Mayweather's dysfunctional upbringing was bound to overwhelm the fantasy of him becoming the next Sugar Ray. His mother was a drug addict, who has now recovered, and he has said he saw his father sell her narcotics. An aunt was killed by drug dependency and an uncle shot Floyd Snr in the leg as he was cradling Floyd Jnr.

When the proprietor of Philthy Rich lamented 'my dream is for my daddy to be here' at the 1996 Atlanta Olympics, it was because his father and trainer was serving a five-and-a-half year sentence for trafficking.

Soon after his release their partnership erupted. An attempt at reconciliation in a Las Vegas restaurant ended with Floyd Jnr saying that only patriarchal tradition had stopped him flooring his dad. The father's valediction as he left the table was: 'I can't work with someone who has such little respect.'

Cue a long estrangement and enter stage left Roger Mayweather, uncle and two-time world champion, another spectacularly volatile player in our tableau.

The history of pugilistic mayhem reserves a special page for the night Roger barrelled into the ring at the Thomas and Mack Arena to tell Zab Judah what he thought of the exceptionally low blow he had just landed on his nephew.

In came Judah's father, Yoel, to swing a fist at Roger and a free-for-all ensued. Those who were there say it was one of the most narrowly averted riots in boxing history. Result: Roger was fined his whole paycheck of $200,000 (£100,000) and suspended for a year.

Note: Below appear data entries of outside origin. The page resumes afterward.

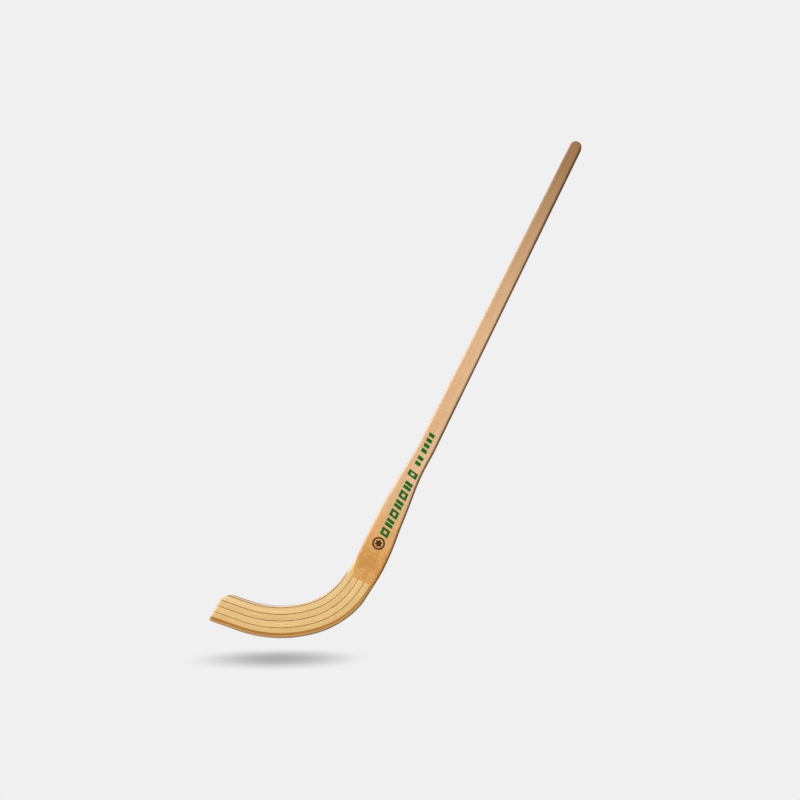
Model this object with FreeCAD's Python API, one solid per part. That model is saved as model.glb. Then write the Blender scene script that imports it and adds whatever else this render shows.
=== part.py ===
import FreeCAD, Part
import math
import os

# A laminated wooden bandy stick, upright, in the XZ plane and centred on Y = 0.
# The blade's sole touches the origin, the toe points along -X, the shaft rises along +X and +Z.
# Lengths are in millimetres and angles in degrees, measured from +X towards +Z.

# Blade, seen from the front
blade_width = 57.4            # across the laminations, from sole to inner edge
sole_radius = 246.2           # bend of the sole under the middle of the blade
heel_radius = 168.2           # tighter bend of the sole at the heel
toe_slope = -18.7             # slope of the straight stretch at the toe
heel_bend_slope = 16.2        # slope where the heel bend takes over
splice_slope = 61.5           # slope at which the laminations run into the shaft
outer_leave_slope = 48.0      # slope at which the outer edge leaves the heel bend
inner_leave_slope = 52.0      # slope at which the inner edge leaves it
toe_straight = 55.3           # straight stretch of the sole at the toe
toe_cut_slope = 60.0          # slope of the slanted toe end
toe_corner_radius = 25.0      # rounding of the toe's upper corner
toe_tip_radius = 3.5          # rounding of its corner on the sole

# Shaft, seen from the front: stations are (distance up the shaft, distance across from its axis)
shaft_slope = 63.4
shaft_axis_distance = 85.6    # from the origin to the shaft's axis
shaft_start = 431.0           # where the straight taper starts
shaft_end = 1042.4            # where the rounded butt starts
half_width_low = 15.3         # half width at shaft_start
half_width_top = 10.7         # half width at shaft_end
butt_bulge = 10.3             # height of the rounded butt
outer_flare = [
    (135.0, 21.9), (160.0, 24.8), (185.0, 27.0), (212.0, 27.1), (240.0, 25.6), (270.0, 22.5), (302.0, 19.9),
    (345.0, 15.8), (385.0, 13.8),
]
inner_flare = [
    (160.0, -29.6), (182.0, -26.6), (212.0, -26.0), (262.0, -26.0), (302.0, -25.2), (342.0, -22.6),
    (382.0, -19.3),
]

# Thickness, seen from above: stations are (X, half thickness), and the toe bends forwards
toe_x = -134.0
heel_x = 150.0
full_x = 300.0
far_x = 620.0
toe_half = 4.6
heel_half = 6.6
cheek_end_half = 7.3
shaft_half = 10.0
blade_bend = 4.5              # how far the toe stands forward of the shaft's middle plane
edge_rounding = 3.0           # rounding of every long edge

# Laminations, as distances from the sole towards the inner edge
first_layer_offset = 18.7     # middle of the first fibre layer
lamella_pitch = 11.87
layer_thickness = 1.3
strip_depth = [4.6, 5.2, 5.2, 5.2, 5.0, 4.2]      # wear strip, from toe to heel
inlay_depth = [9.0, 9.2, 9.2, 9.2, 8.4, 6.5]      # wear strip and dark inlay together
depth_lead = 6.0              # how far past the toe the first of these depths is

# Splice between blade and shaft
tenon_half = 4.0              # half thickness of the tenon and of the core stave
cheek_end = 159.0             # where the cheeks end, up the shaft
cheek_end_across = 24.8       # outer edge there
cheek_corner_across = -16.6   # where the end line turns up along the inner edge
cheek_tip = 190.0             # how far up it runs along that edge
cheek_tip_across = -25.0      # and how near to the edge it comes
facing_end = 151.0            # where the facing of the inner edge stops, up the shaft
band_end = 162.0              # where the dark layer inside it stops
splice_shoulder = 225.0       # open end of the core stave's notch
splice_tip = 300.0            # point of the tenon

# Printed marks on the front cheek
ink = 0.08
roundel_up = 232.8
roundel_across = -0.7
roundel_radius = 11.7
roundel_line = 3.2
star_tips = 6
star_inner = 4.8
star_outer = 8.0
mark_slant = 10.0
pair_gap = 1.5                # between the two blocks of a pair
hole_share = 0.36             # size of the hole in an open block, as a share of the block's
large_mark_start = 247.0
large_mark_across = 1.0
large_mark_count = 6
large_mark_pitch = 18.6
large_mark_length = 17.2
large_mark_height = 16.4
end_mark_start = 364.0
end_mark_across = -0.8
end_mark_length = 14.5
end_mark_height = 19.0
small_mark_start = 388.5
small_mark_across = -1.0
small_mark_count = 6
small_mark_pitch = 10.4
small_mark_length = 9.2
small_mark_height = 11.8
word_gap = 4.4                # extra space after the first small marks
first_word_count = 2

reach = 90.0                  # how far cutting shapes pass the stick's outline


def plane_point(x, z):
    return FreeCAD.Vector(x, 0, z)


def direction(slope):
    angle = math.radians(slope)
    return FreeCAD.Vector(math.cos(angle), 0, math.sin(angle))


def shaft_point(up, across):
    """Point up the shaft and across from its axis; positive across is the outer, sole side."""
    along = direction(shaft_slope)
    outward = direction(shaft_slope - 90)
    return along * up + outward * (shaft_axis_distance + across)


def heel_centre():
    radial = direction(heel_bend_slope + 90)
    return plane_point(0, sole_radius) - radial * (sole_radius - heel_radius)


def bend_point(slope, offset=0.0):
    """Point at a given slope on the line that runs `offset` inside the sole."""
    radial = direction(slope + 90)
    if slope <= heel_bend_slope:
        return plane_point(0, sole_radius) - radial * (sole_radius - offset)
    return heel_centre() - radial * (heel_radius - offset)


def toe_point(offset=0.0, beyond=0.0):
    """End of the straight toe stretch, on the line `offset` inside the sole."""
    return bend_point(toe_slope, offset) - direction(toe_slope) * (toe_straight + beyond)


def line(start, end):
    return Part.makeLine(start, end)


def arc(start, middle, end):
    return Part.Arc(start, middle, end).toShape()


def bend_arc(slope_start, slope_end, offset=0.0):
    middle = bend_point((slope_start + slope_end) / 2, offset)
    return arc(bend_point(slope_start, offset), middle, bend_point(slope_end, offset))


def curve(points, start_direction, end_direction):
    spline = Part.BSplineCurve()
    spline.interpolate(Points=points, InitialTangent=start_direction, FinalTangent=end_direction)
    return spline.toShape()


def flat_face(edges):
    return Part.Face(Part.Wire(Part.sortEdges(edges)[0]))


def prism(edges, half_depth=reach):
    """Solid of a closed outline in the XZ plane, extruded equally to both sides of Y = 0."""
    face = flat_face(edges)
    face.translate(FreeCAD.Vector(0, -half_depth, 0))
    return face.extrude(FreeCAD.Vector(0, 2 * half_depth, 0))


def polygon_prism(points, half_depth=reach):
    corners = points + [points[0]]
    return prism([line(a, b) for a, b in zip(corners, corners[1:])], half_depth)


def taper_slopes():
    """Slopes of the shaft's outer and inner edges, which close in towards the butt."""
    lean = math.degrees(math.atan((half_width_low - half_width_top) / (shaft_end - shaft_start)))
    return shaft_slope + lean, shaft_slope - lean


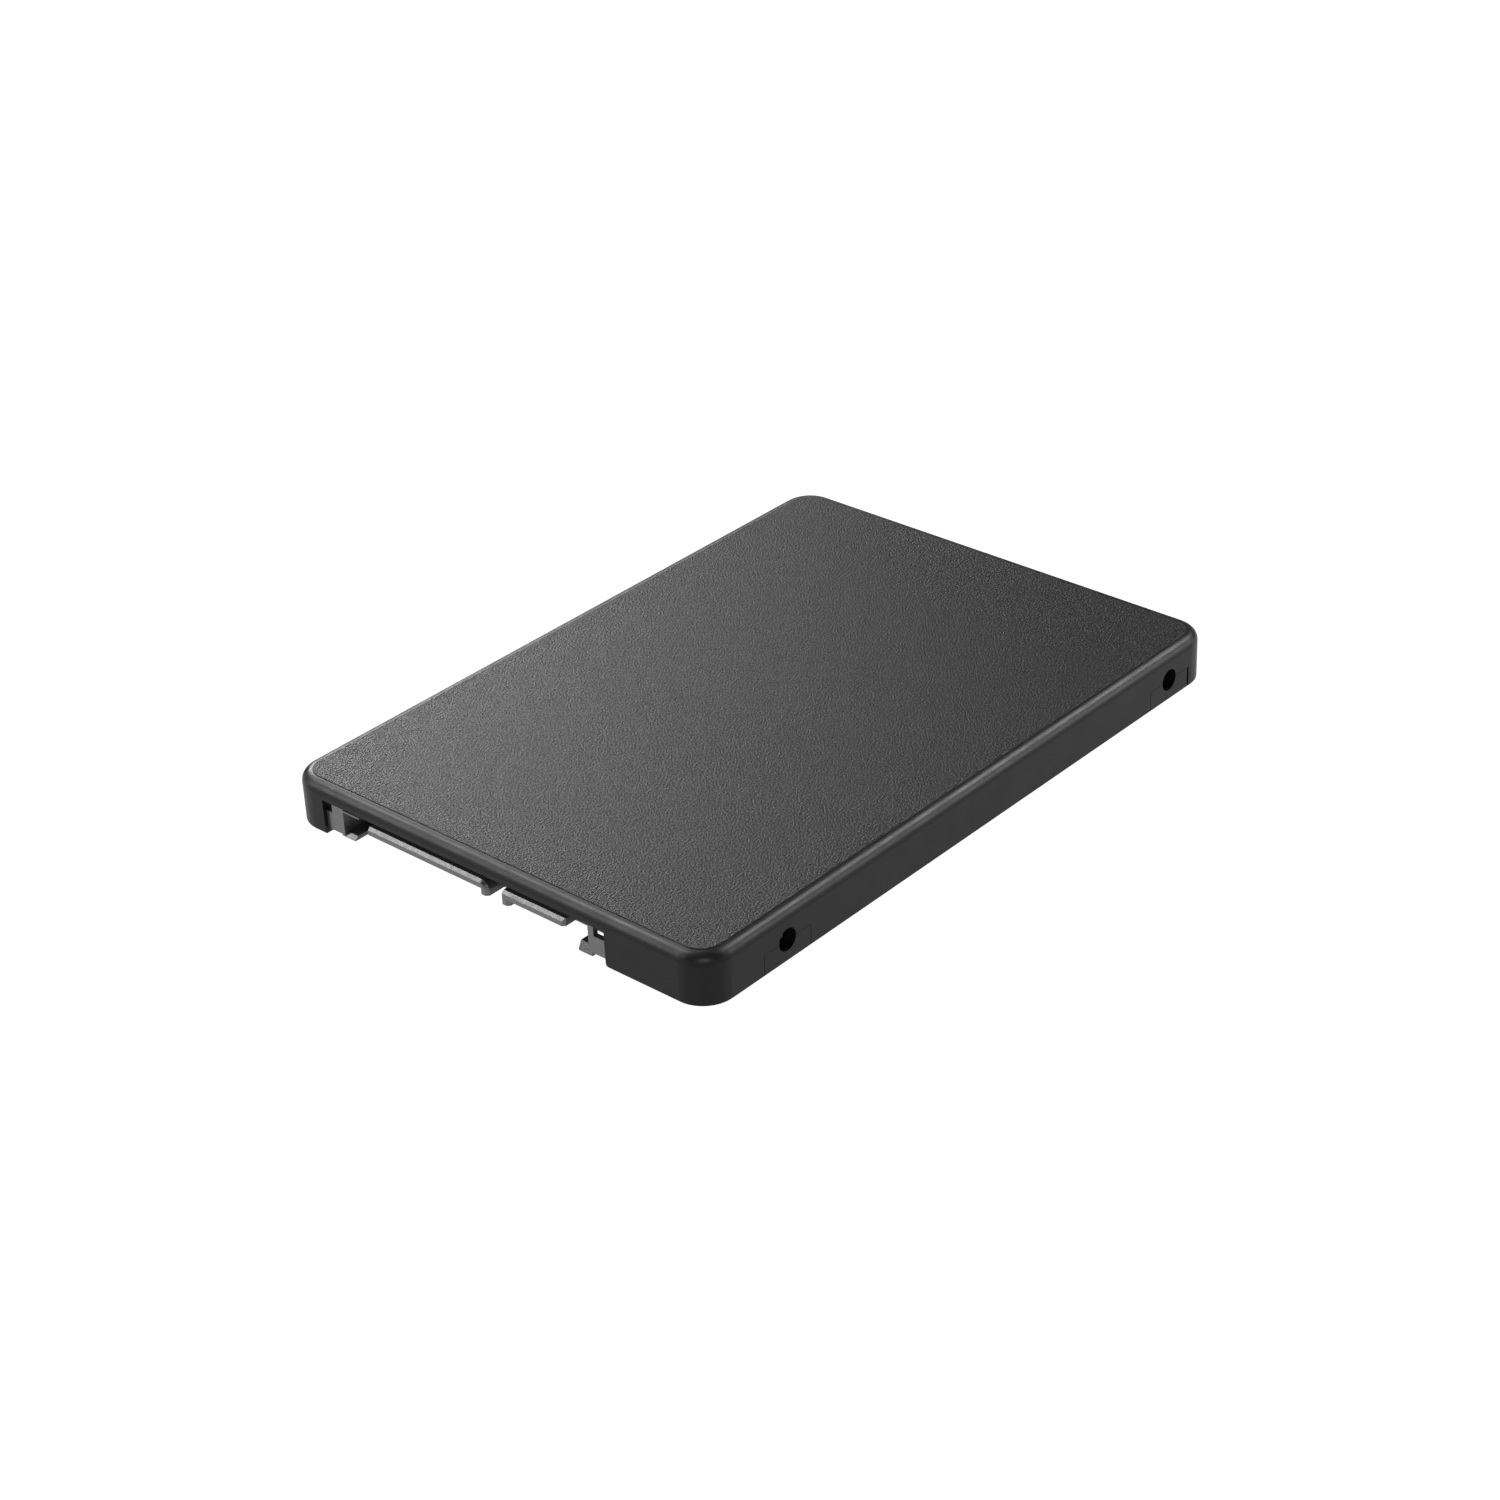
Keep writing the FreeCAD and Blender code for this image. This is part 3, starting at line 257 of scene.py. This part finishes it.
def case_plastic(name):
    """Black moulded plastic: a grained top face, a glossier rounded rim and satin walls."""
    shader = Shader(name)
    _, _, z = shader.axes()
    high = shader.step(z, CASE_TOP - 0.05 * MM, CASE_TOP - 0.01 * MM)
    panel = shader.step(inside_case_outline(shader), PANEL_INSET, PANEL_INSET + PANEL_BLUR)
    grained = shader.math("MULTIPLY", high, panel)
    rim_bottom = CASE_TOP - RIM_GLOSS_DROP
    rounded = shader.step(z, rim_bottom, rim_bottom + RIM_BLUR)
    sideways, backward, _ = shader.parts(shader.coordinates["Normal"])
    # Painted shade: the rim's specular level is turned down where it faces -X, and less so round the
    # corner at the connector end.
    forward = shader.math("MULTIPLY", shader.math("MINIMUM", backward, 0.0), -0.7)
    rim_gloss_and_shade = shader.step(shader.math("ADD", sideways, forward), -0.12, 0.02, 0.05, 0.36)
    coarse = shader.noise(0.27 * MM, detail=1.0)
    fine = shader.noise(0.14 * MM, detail=1.0)
    grain = shader.math("ADD", shader.math("MULTIPLY", coarse, 0.7), shader.math("MULTIPLY", fine, 0.3))
    deep = shader.bump(shader.math("MULTIPLY", grain, grained), 0.12 * MM)
    skin = shader.bump(shader.noise(0.2 * MM, detail=2.0), 0.002 * MM, deep)
    # Painted shade: the low parts of the grain get a darker colour than its raised tops, standing for
    # shade in its hollows.
    grain_shade = shader.math("MULTIPLY", shader.spread(grain, 0.0, 1.0), grained)
    color = shader.blend(grain_shade, grey(PLASTIC_LEVEL * 0.8), grey(PLASTIC_LEVEL * 2.4))
    smooth = shader.spread(shader.noise(3 * MM, detail=3.0), 0.36, 0.44)
    rough = shader.spread(shader.noise(1.2 * MM, detail=3.0), 0.42, 0.5)
    roughness = shader.blend_value(grained, smooth, rough)
    edge_gloss = shader.blend_value(rounded, 0.15, rim_gloss_and_shade)
    # Painted shade: the specular level falls in the low parts of the grain, standing for shade in its
    # hollows.
    gloss = shader.blend_value(grained, edge_gloss, shader.spread(grain, 0.05, 0.33))
    return shader.finish(Base_Color=color, Roughness=roughness, Normal=skin,
                         Specular_IOR_Level=gloss)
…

As if to fill the time, he also managed to acquire a six-month jail sentence for domestic violence and was released in March of this year, by which time the fight trade was asking itself whether Floyd Snr would really be in De La Hoya's corner, plotting the downfall of his own son in May's showdown between the Golden Boy and the Pretty Boy, which Mayweather won.

Floyd Snr looked certain to remain in De La Hoya's retinue until the Golden Boy recoiled at the old man's fee of £1million. After a hastily-convened meeting in a room at the MGM Grand Hotel (Saturday's venue), Mayweather Snr re-emerged in his son's camp, with the younger man telling reporters: 'We don't always agree, but he's still my dad.'

If memory serves, the Waltons used to fall out over unchopped logs, or an errand not discharged, and then retreat to the barn to sort it out, usually with some sage intervention from grandpa Zeb or grandma Esther. This is not the Mayweather way.

The nonpareil has had his own brushes with the law. In 2005 he was given community service for a misdemeanour assault and battery in a bar, a year after being handed a one-year suspended sentence for fighting with two women, also in a bar. 'Impulse-control counselling' was another punishment. One's sympathies there are with the counsellor.

The genius in the eye of all this familial chaos is an amalgam of the vicious and the decadent, the highly dedicated (in training) and the monumentally flash.

Before the De La Hoya fight a reporter claims he heard him chanting 'shut up, bitch' as he popped his sparring partner. Belligerence is an established family tool.

In a conference call, Roger Mayweather said of Hatton: 'He's tough. He's going to come and we're going to ask him for his ass, too. When he answers that door, somebody's going to answer that door with a baseball bat, beat him across his head.'

With his 10-car garage and his $30,000 pocket roll, Floyd Jnr is an extreme example of self-advancement through inherited machismo and how could it be otherwise when gloves were laced to his hands as soon as he could stand and the doorknobs of his home served as target practice?

He says, accurately: 'America's built on controversy and money. I'm a good person. I've got a good heart and I'll give a person my light.'

But it's the darkness in his story that threatens to come for Hatton in the night.